THE EDIFICE of our insights into other worlds rests in part on two distinct foundations: the "imaginary voyages" of Verne, Wells, Stapledon, and their fellow writers of fiction, and the "visionary technologies" of Tsiolkovskii, Goddard, Oberth, and their fellow scientists and engineers who have carried us to other worlds. It should come as no surprise to hear that the practitioners of these two fields inspired and encouraged each other. Goddard acknowledged his inspiration from Wells, and Tsiolkovskii spoke of the formative influence of Verne on his work. Gernsback tried to commission Goddard to write articles for his magazines. Likewise, the leading writers of science fiction built firmly upon the best available scientific data and technology: the rocket moved quickly from Goddard's test stand to the pages of Stapledon and others, and Wells hastened to build on the latest Mars observations and conjectures of Percival Lowell.

    The space age made possible by these visionaries has given us true, firsthand access to our Solar System. We are no longer dependent upon astronomical observations, made through Earth's cloudy, dusty, hazy, and turbulent atmosphere, of planets that are mere dots in the sky. Since 1960, spacecraft built on Earth have been heading out to visit the Moon, Mars, Venus, and even Mercury, Jupiter, Saturn, Uranus, and Neptune. The first tentative missions to comets and asteroids have already returned priceless data. Vicariously, through the eyes and hands and sensors of these robot craft, we have begun to visit alien worlds and immerse ourselves in their mysteries.

    In a way, the recent discovery of planets orbiting stars transports us back to where we were in the 1920s in our study of the Solar System. In fact, the situation is even worse: although our instruments are vastly more sensitive and capable than those we had then, we are charged with the task of observing planets that arc roughly a million times as far away as our neighbors in the Solar System. In the usual sense of the word, we have not yet "seen" these planets at any wavelength, but simply detected the gravitational effects of their presence on the motions of their parent stars. Even the crudest images of these bodies do not yet exist. We can, from the observations that are available, often deduce their orbital periods, eccentricities, masses, and distance from their stars, and hence estimate their surface temperatures, diameters, escape velocities, and gravities. But as long as we cannot "see" them in any way, our conclusions must remain indirect and inferential.

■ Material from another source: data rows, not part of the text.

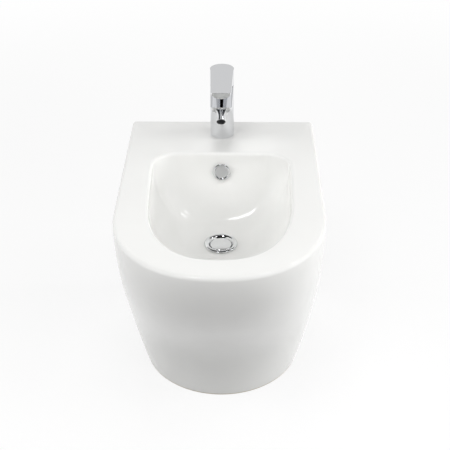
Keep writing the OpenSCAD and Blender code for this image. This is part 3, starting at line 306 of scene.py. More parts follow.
def merged_mesh(node):
    """A copy of a CAD node's mesh with its loose triangles joined and its flat faces whole."""
    mesh = frame["nodes"][node].data.copy()
    bm = bmesh.new()
    bm.from_mesh(mesh)
    bmesh.ops.remove_doubles(bm, verts=bm.verts, dist=WELD)
    bmesh.ops.dissolve_limit(bm, angle_limit=FLAT, verts=bm.verts, edges=bm.edges)
    bm.to_mesh(mesh)
    bm.free()
    return mesh


def machined(node, edge, angle=28, segments=2):
    """A CAD node with smooth round faces and a small radius along its edges, given in metres."""
    piece = new_object(node + "_finished", merged_mesh(node))
    bevel = piece.modifiers.new("edge", "BEVEL")
    bevel.width = edge
    bevel.segments = segments
    bevel.limit_method = "ANGLE"
    bevel.angle_limit = radians(angle)
    apply_modifiers(piece)
    smooth_by_angle(piece.data)
    # The broad faces keep their own normals, so that the mirror bends only along the edges
    piece.modifiers.new("even", "WEIGHTED_NORMAL").keep_sharp = True
    apply_modifiers(piece)
    place(piece, BODY_OF[node], SLOT_OF[node], node)


def keep_cad(*nodes):
    """Leaves CAD nodes as they are and gives them their finish."""
    for node in nodes:
        piece = frame["nodes"][node]
        piece.data.materials.clear()
        piece.data.materials.append(finish(SLOT_OF[node]))


def closed_piece(name, bm):
    """An object from a closed surface, with its faces turned outwards."""
    bmesh.ops.recalc_face_normals(bm, faces=bm.faces)
    mesh = bpy.data.meshes.new(name)
    bm.to_mesh(mesh)
    bm.free()
    return new_object(name, mesh)


def solid(name, points, faces):
    bm = bmesh.new()
    corners = [bm.verts.new(point) for point in points]
    for face in faces:
        bm.faces.new([corners[i] for i in face])
    return closed_piece(name, bm)


def round_bar(name, radius, length, matrix, sides=96):
    bm = bmesh.new()
    bmesh.ops.create_cone(bm, cap_ends=True, segments=sides, radius1=radius, radius2=radius,
                          depth=length, matrix=matrix)
    return closed_piece(name, bm)


def combine(piece, other, how):
    """Adds another closed piece to this one, or cuts it away, and removes the other."""
    modifier = piece.modifiers.new("combine", "BOOLEAN")
    modifier.operation = how
    modifier.solver = "MANIFOLD"
    modifier.object = other
    apply_modifiers(piece)
    mesh = other.data
    bpy.data.objects.remove(other)
    bpy.data.meshes.remove(mesh)


def lathe(name, profile, matrix, sides=128):
    """Turns a closed profile of radius and height round Z, then places it."""
    bm = bmesh.new()
    corners = [bm.verts.new((r, 0, z)) for r, z in profile]
    edges = [bm.edges.new((a, b)) for a, b in zip(corners, corners[1:] + corners[:1])]
    bmesh.ops.spin(bm, geom=corners + edges, cent=(0, 0, 0), axis=(0, 0, 1), angle=2 * pi,
                   steps=sides, use_merge=True)
    bmesh.ops.remove_doubles(bm, verts=bm.verts, dist=1e-7)
    bmesh.ops.transform(bm, matrix=matrix, verts=bm.verts)
    return closed_piece(name, bm)


# ---- Geometry Nodes ----

def geometry_tree(name, counts, sizes):
    """A geometry tree, what adds nodes to it, and its inputs."""
    tree = bpy.data.node_groups.new(name, "GeometryNodeTree")
    tree.interface.new_socket("Geometry", in_out="OUTPUT", socket_type="NodeSocketGeometry")
    kinds = {**dict.fromkeys(counts, "Int"), **dict.fromkeys(sizes, "Float"),
             "Place": "Vector", "Turn": "Rotation", "Finish": "Material"}
    for label, kind in kinds.items():
        tree.interface.new_socket(label, in_out="INPUT", socket_type="NodeSocket" + kind)
    add = partial(add_node, tree)
    return tree, add, add("NodeGroupInput").outputs


def close_tree(tree, geometry, given):
    """Turns and moves the result to its place, makes it real and gives it its finish."""
    add = partial(add_node, tree)
    placed = add("GeometryNodeTransform", {
        "Geometry": geometry, "Translation": given["Place"], "Rotation": given["Turn"]})
    real = add("GeometryNodeRealizeInstances", {"Geometry": placed})
    coated = add("GeometryNodeSetMaterial", {"Geometry": real, "Material": given["Finish"]})
    add("NodeGroupOutput", {"Geometry": coated})
    return tree


def thread_tree():
    """A screw thread: a ridge of diamond section that winds up round a bar."""
    tree, add, given = geometry_tree("screw_thread", (), ("Radius", "Pitch", "Length", "Depth"))
    turns = add("ShaderNodeMath", {0: given["Length"], 1: given["Pitch"]}, operation="DIVIDE")
    root = add("ShaderNodeMath", {0: given["Radius"], 1: given["Depth"]}, operation="SUBTRACT")
    helix = add("GeometryNodeCurveSpiral", {
        "Resolution": 64, "Rotations": turns, "Start Radius": root, "End Radius": root,
        "Height": given["Length"]})
    upright = add("GeometryNodeSetCurveNormal", {"Curve": helix}, mode="Z_UP")
    section = add("GeometryNodeCurvePrimitiveCircle", {"Resolution": 4, "Radius": given["Depth"]})
    ridge = add("GeometryNodeCurveToMesh", {
        "Curve": upright, "Profile Curve": section, "Fill Caps": True})
    return close_tree(tree, ridge, given)


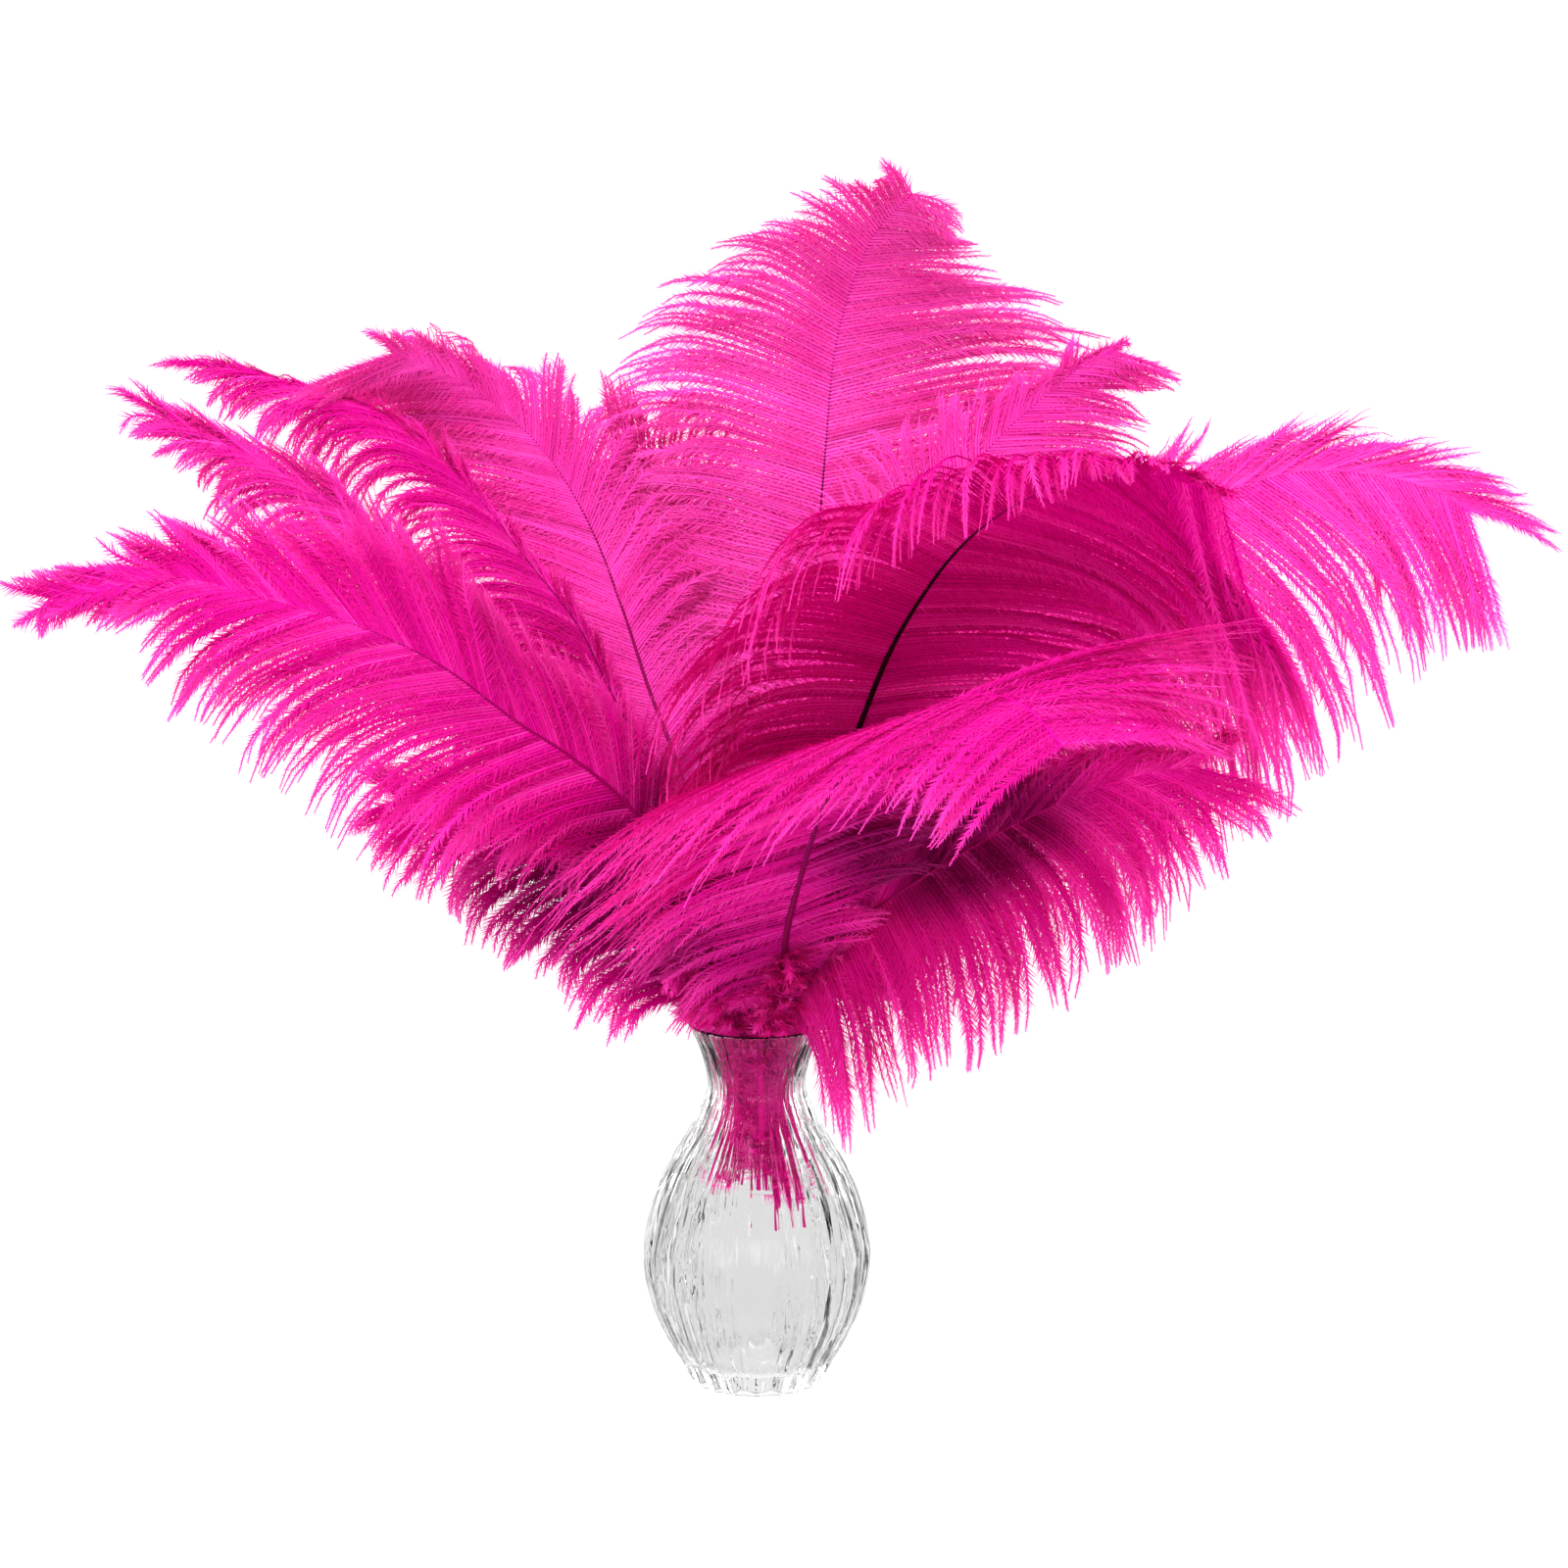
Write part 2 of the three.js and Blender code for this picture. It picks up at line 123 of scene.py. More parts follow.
class Tree:
    """A Geometry Nodes tree in the making, with its named inputs."""

    def __init__(self, name, inputs):
        self.group = bpy.data.node_groups.new(name, "GeometryNodeTree")
        self.nodes = self.group.nodes
        face = self.group.interface
        for label, kind in inputs.items():
            face.new_socket(label, in_out="INPUT", socket_type="NodeSocket" + kind)
        face.new_socket("Geometry", in_out="OUTPUT", socket_type="NodeSocketGeometry")
        self.entry = self.nodes.new("NodeGroupInput")
        self.exit = self.nodes.new("NodeGroupOutput")

    def __getitem__(self, label):
        return Field(self, self.entry.outputs[label])

    def feed(self, slot, value):
        if isinstance(value, Field):
            self.group.links.new(value.socket, slot)
        elif slot.type == "VECTOR" and isinstance(value, (int, float)):
            slot.default_value = (value, value, value)
        else:
            slot.default_value = value

    def run(self, kind, values=None, output=None, **settings):
        node = self.nodes.new(kind)
        for setting, value in settings.items():
            setattr(node, setting, value)
        for label, value in (values or {}).items():
            slots = (slot for slot in node.inputs if slot.name == label and slot.enabled)
            self.feed(next(slots), value)
        shown = [socket for socket in node.outputs if socket.enabled]
        return Field(self, next((socket for socket in shown if socket.name == output), shown[0]))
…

    Fortunately, we already know something about planets: our Solar System contains a group of bodies of very diverse size, distance, temperature, composition, and structure. We see enough diversity in our planetary neighbors to realize that these bodies are a sample -- though incomplete -- of all the possible kinds of planets that may exist. We are inspired to examine the countless types of alien worlds that would result from only modest changes in the origin and evolution of our own system. Our basis for understanding the worlds of other suns must be the planets we see nearby, the very ones that our spacecraft can fly by, orbit, land on, and explore. We therefore turn our attention to the Solar System before leaping into the interstellar void. We do so not because it holds all the keys to understanding the kosmos, but because it is convenient. Pragmatically, we start our search under the nearest streetlight -- the Sun.